Thanks for connecting here at Nature Moments, where we are making the world a better place, one nature connection at a time :) Be curious. Be amazed. And then do it again!
Thank you for your support! 💕
What a beautiful text! About the squirrel, it certainly looks to us humans, given our way of thinking and seeing the world, to attribute it such a level of complete selfishness. But we don’t know what is going on in its mind. I like to keep the option open for something more being there, next to the selfishness.
About people. In a way, I think the same about them. Only, because we are of the same kind, I feel entitled to claim that I understand them better. But maybe I’m not, maybe it is just a projection of what I believe that I would think, being in their shoes.
But I’m not in their shoes, and there could be things going on in their minds that I cannot even imagine.

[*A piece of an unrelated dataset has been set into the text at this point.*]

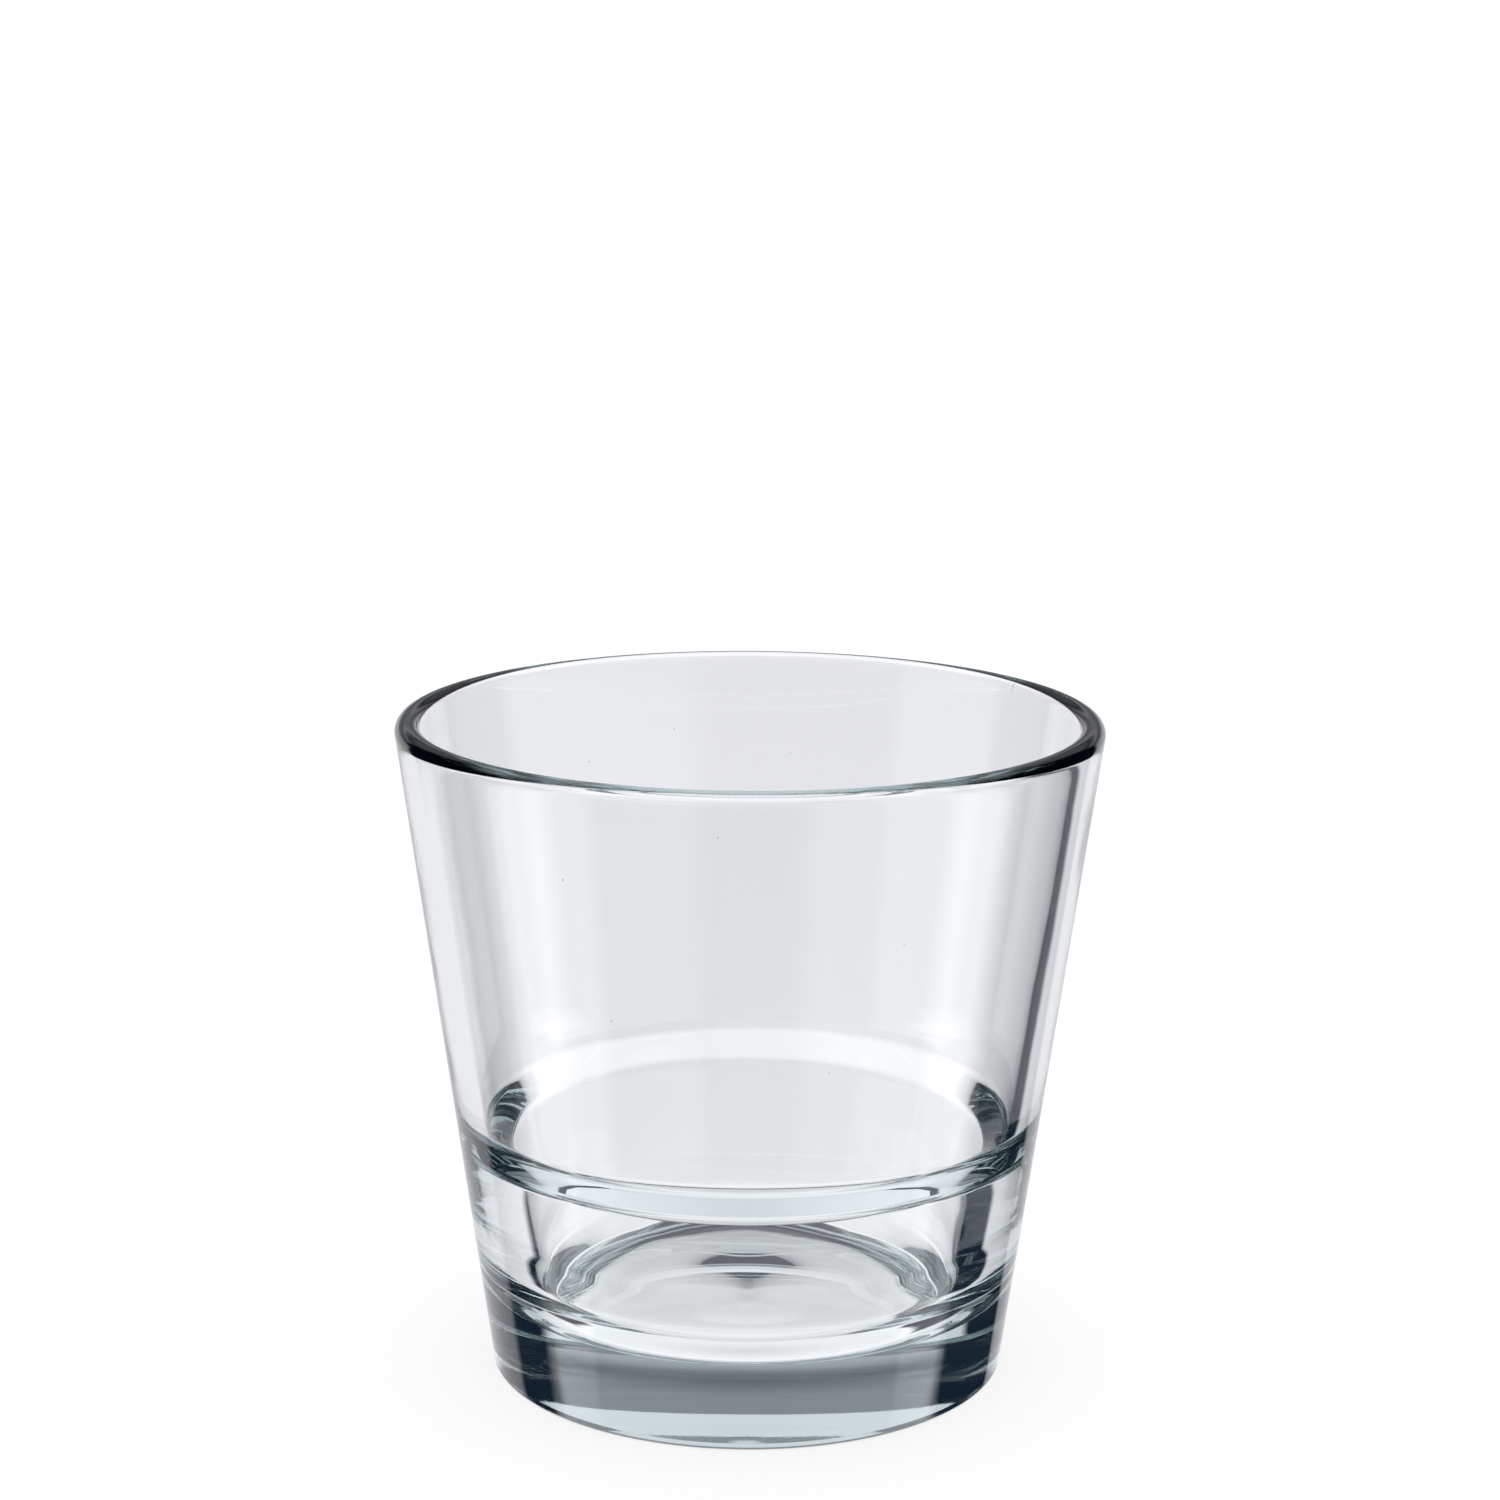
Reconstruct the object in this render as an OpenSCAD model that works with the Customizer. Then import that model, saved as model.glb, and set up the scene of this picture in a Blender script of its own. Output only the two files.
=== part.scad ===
// Whiskey tumbler: one piece of pressed, tempered glass. Outside it is a plain
// cone. Inside, from the top down, it has a wide upper cup, a sloping ledge that
// carries the foot of another tumbler, a slightly barrelled lower cup with a gently
// dished floor, and a thick solid base.

/* [Glass] */
// height from the table to the rim
height = 87; // [82:1:94]
// outer diameter at the rim
rim_d = 92; // [89:1:97]
// outer diameter at the foot
foot_d = 67.6; // [60:0.2:69]

/* [Rim and wall] */
// wall thickness at the rim, measured level
rim_wall = 3.3; // [3:0.1:4]
// rounding of the rim's outer edge
rim_round_out = 1.5; // [1.2:0.1:1.7]
// rounding of the rim's inner edge
rim_round_in = 1.4; // [1:0.1:1.6]

/* [Stacking ledge] */
// height where the wall meets the ledge
ledge_h = 34.9; // [33:0.1:38]
// gap all round between the upper cup and a stacked foot
stack_gap = 1.2; // [0.8:0.1:1.8]
// level width of the ledge's slope
ledge_w = 3.7; // [3.3:0.1:4.4]
// drop of the ledge's slope
ledge_drop = 4; // [3.6:0.1:5]
// rounding of the hollow where the wall meets the ledge
ledge_round_out = 4; // [2:0.5:5]
// rounding of the ledge's inner edge
ledge_round_in = 3; // [2:0.5:4]

/* [Lower cup and base] */
// height of the lower cup's waist
waist_h = 20.3; // [18:0.1:22]
// how far the waist lies inside the ledge's inner edge
waist_in = 2; // [1.6:0.1:2.4]
// rounding of the waist
waist_round = 32; // [12:2:36]
// how far the lower cup draws in from its waist to its floor
floor_in = 1.6; // [1.2:0.1:2]
// thickness of the solid base at the floor's edge
base_t = 9.2; // [8.5:0.1:10.2]
// rounding of the corner between the floor and the wall
floor_round = 9; // [5:0.5:9.5]
// diameter of the dish in the middle of the floor
dish_d = 24; // [20:1:28]
// drop from the floor's edge to the dish's edge
dish_edge_drop = 0.3; // [0.2:0.1:0.5]
// drop from the floor's edge to the middle of the dish
dish_drop = 1.2; // [0.8:0.1:1.4]
// rounding of the dish's edge
dish_round = 60; // [20:5:60]
// rounding of the foot's outer edge
heel_round = 0.6; // [0.5:0.1:1.2]
// width of the ring that the glass stands on
ring_w = 4.8; // [3:0.1:6]
// rounding of the ring's inner edge
ring_round = 1.2; // [0.4:0.1:1.4]
// depth of the shallow hollow under the base
hollow_h = 0.7; // [0.6:0.1:1.6]

/* [Hidden] */
$fn = 96;

glass_tint = [0.86, 0.91, 0.90, 0.45];

// steps in each rounded corner, and in the dome under the base
arc_steps = 8;
dome_steps = 10;

rim_r = rim_d / 2;
foot_r = foot_d / 2;
ring_r = foot_r - ring_w;

// the upper cup is as wide at the ledge as a stacked foot and its gap
seat_r = foot_r + stack_gap;

// the inside steps in from there to the lower cup's mouth, its waist and its floor
throat_r = seat_r - ledge_w;
waist_r = throat_r - waist_in;
floor_r = waist_r - floor_in;

// radius of the sphere that shapes the hollow under the base
dome_r = (ring_r * ring_r + hollow_h * hollow_h) / (2 * hollow_h);

// direction from one point to another, of length 1
function toward(from, to) = (to - from) / norm(to - from);

// a point turned about the origin
function turned(p, angle) = [
    p.x * cos(angle) - p.y * sin(angle),
    p.x * sin(angle) + p.y * cos(angle)
];

// the arc that rounds the corner at p, between its neighbours a and b
function rounded(a, p, b, r) =
    let (
        back = toward(p, a),
        on = toward(p, b),
        half = acos(back * on) / 2,
        centre = p + toward([0, 0], back + on) * r / sin(half),
        start = p + back * r / tan(half) - centre,
        sweep = sign(-cross(back, on)) * (180 - 2 * half)
    )
    [for (k = [0 : arc_steps]) centre + turned(start, sweep * k / arc_steps)];

// height of the hollow under the base at a radius
function hollow_z(r) = hollow_h - dome_r + sqrt(dome_r * dome_r - r * r);

// the hollow under the base, from the middle to just inside the ring
hollow_line = [for (k = [0 : dome_steps - 1]) let (r = ring_r * k / dome_steps) [r, hollow_z(r)]];

// the corners of the half section, from the ring round the outside to the floor
corners = [
    [ring_r, 0],
    [foot_r, 0],
    [rim_r, height],
    [rim_r - rim_wall, height],
    [seat_r, ledge_h],
    [throat_r, ledge_h - ledge_drop],
    [waist_r, waist_h],
    [floor_r, base_t],
    [dish_d / 2, base_t - dish_edge_drop],
    [0, base_t - dish_drop]
];

// the rounding of each corner but the last
roundings = [
    ring_round,
    heel_round,
    rim_round_out,
    rim_round_in,
    ledge_round_out,
    ledge_round_in,
    waist_round,
    floor_round,
    dish_round
];

// the corner before a given one
function before(i) = i == 0 ? hollow_line[dome_steps - 1] : corners[i - 1];

section = [
    each hollow_line,
    for (i = [0 : len(roundings) - 1]) each rounded(before(i), corners[i], corners[i + 1], roundings[i]),
    corners[len(corners) - 1]
];

// the whole glass, turned from its half section
module tumbler() {
    color(glass_tint)
        rotate_extrude()
            polygon(section);
}

tumbler();
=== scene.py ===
"""Whiskey tumbler: one piece of clear pressed glass, with a stacking ledge inside and a thick base."""

import math

import bmesh
import bpy
from mathutils import Matrix


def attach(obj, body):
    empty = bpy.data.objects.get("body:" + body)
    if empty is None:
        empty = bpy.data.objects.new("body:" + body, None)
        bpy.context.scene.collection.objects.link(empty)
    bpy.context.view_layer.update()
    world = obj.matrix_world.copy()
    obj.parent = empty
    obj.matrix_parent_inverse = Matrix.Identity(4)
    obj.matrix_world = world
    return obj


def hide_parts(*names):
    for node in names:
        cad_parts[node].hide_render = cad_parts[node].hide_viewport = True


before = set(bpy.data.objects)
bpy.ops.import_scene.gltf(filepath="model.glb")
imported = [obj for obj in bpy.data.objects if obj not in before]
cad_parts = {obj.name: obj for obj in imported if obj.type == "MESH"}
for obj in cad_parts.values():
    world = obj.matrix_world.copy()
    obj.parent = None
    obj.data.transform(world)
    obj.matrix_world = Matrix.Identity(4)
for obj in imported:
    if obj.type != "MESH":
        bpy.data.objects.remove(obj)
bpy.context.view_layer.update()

# Sizes of the glass in millimetres, the same as in the part's source.
GLASS = {
    "Height": 87.0,
    "Rim radius": 46.0,
    "Foot radius": 33.8,
    "Rim wall": 3.3,
    "Rim rounding outside": 1.5,
    "Rim rounding inside": 1.4,
    "Ledge height": 34.9,
    "Stacking gap": 1.2,
    "Ledge width": 3.7,
    "Ledge drop": 4.0,
    "Ledge rounding outside": 4.0,
    "Ledge rounding inside": 3.0,
    "Waist height": 20.3,
    "Waist width": 2.0,
    "Waist rounding": 32.0,
    "Floor width": 1.6,
    "Base thickness": 9.2,
    "Floor rounding": 9.0,
    "Dish radius": 12.0,
    "Dish edge drop": 0.3,
    "Dish drop": 1.2,
    "Dish rounding": 60.0,
    "Heel rounding": 0.6,
    "Ring width": 4.8,
    "Ring rounding": 1.2,
    "Hollow depth": 0.7,
}

# A millimetre, in metres, because the sizes are turned into metres at the end.
MILLIMETRE = 0.001

# How finely the glass is turned. The two lengths are in millimetres.
STEPS_AROUND = 256
STEPS_IN_ROUNDING = 14
STEPS_IN_HOLLOW = 24
LONGEST_STEP = 1.6
MERGE_DISTANCE = 0.0005

# Waves that the plunger and the fire polish leave in the surfaces, in millimetres.
WAVES = {
    "Inside wave height": 0.07,
    "Outside wave height": 0.012,
    "Wave width": 17.0,
    "Wave seed": 4.0,
}
WAVE_DETAIL = 1.5
WAVE_ROUGHNESS = 0.4

# Where the waves fade in, in millimetres: there are none at the first length, and all at the second.
INSIDE_DEPTH = (1.4, 2.4)
INSIDE_HEIGHT = (8.5, 9.5)
INSIDE_BELOW_RIM = (1.0, 6.0)
OUTSIDE_DEPTH = (0.5, 0.1)
OUTSIDE_HEIGHT = (2.0, 8.0)
OUTSIDE_BELOW_RIM = (3.0, 10.0)

WHITE = (1.0, 1.0, 1.0, 1.0)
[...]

I have a similar background to yours, except that exactly my mother wasn’t a narcissist, but many others were, and I recognise your thought on myself being kind of a magnet to such people, given my own, more empathetic nature.
The 70 million misled Americans: Narcissism grows when people are scared, so it is easy to create such a situation. I am more puzzled by the fact that all the rest, supposedly not narcissists, were blowing up the fire by constantly calling the 70 millions idiots and losers, making them fortify themselves in their new-found refuge.
I hope that squirrels and people alike have more going on in their minds, to be exposed when moods calm down and reality demands it.
What a lovely squirrel. I learned long ago about their preference for finger niblets, so I feed them from afar, these days.